Lord, do not hold this sin against them.  I’ll be honest with you.  I have held a fierce grudge for something far less significant.  For a wrong done to me or my family, I may be prone to harbor feelings of anger and rage in my heart, not forgiving the wrongdoer, not forgiving the offense.  But here, as the stones began to break his body, Stephen managed to cry out in forgiveness, “Do not hold this sin against them.”  And so I ask, what kind of conviction must it have required to forgive the very people about to kill him? What kind of inner-life, inner-spirituality, must it have required to stay steadfast, rooted in the forgiveness of Jesus, and then forgive as he watched his own blood stain the ground?
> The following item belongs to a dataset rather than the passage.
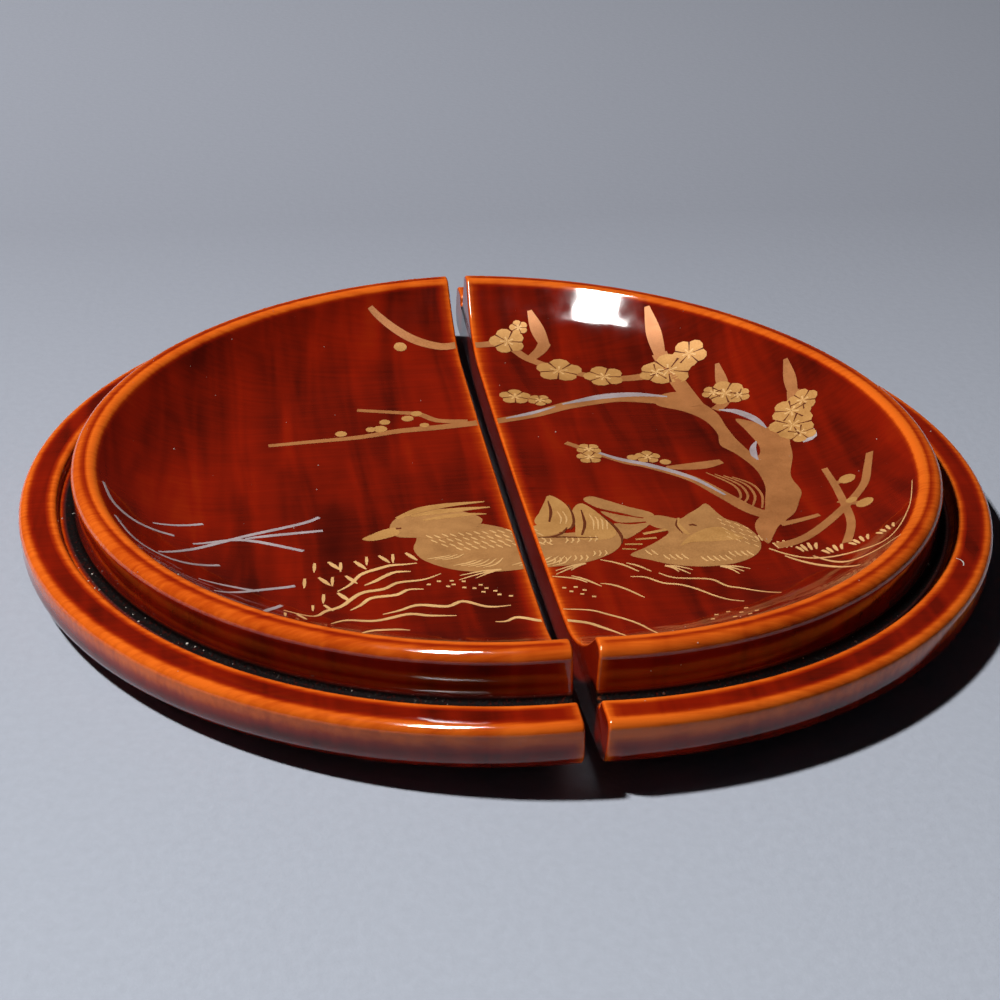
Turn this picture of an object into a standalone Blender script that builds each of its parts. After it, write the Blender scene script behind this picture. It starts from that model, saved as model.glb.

Perhaps it was a conviction rooted in Jesus’ words, “Do not let your hearts be troubled.  Believe in God, believe also in me.  In my Father’s house there are many dwelling places.” Stephen’s life seemed to be so caught up in the story of Jesus that even his own death could not persuade him to abandon the radical way of forgiveness taught and embodied by Jesus.  This “Way” that Jesus spoke about, the “Way” of preparation, was in a very real sense his own death.  It took the death of Jesus to reveal the absolute brokenness of humanity.  He was made the scapegoat, the blame-taker, the sacrificial lamb, and yet he willingly gave himself up so that others would have life.  This “Way” was, and remains, the Way of the Cross.  Stephen was one of those who was convinced that this “Way” was worth taking, that if Jesus was convinced enough of the “Way” of peace, forgiveness, and self-giving, then he too should forgive in the face of his certain death.  That he did, as he pointed to a kingdom of peace and reconciliation with his dying breath. Lord, do not hold this sin against them.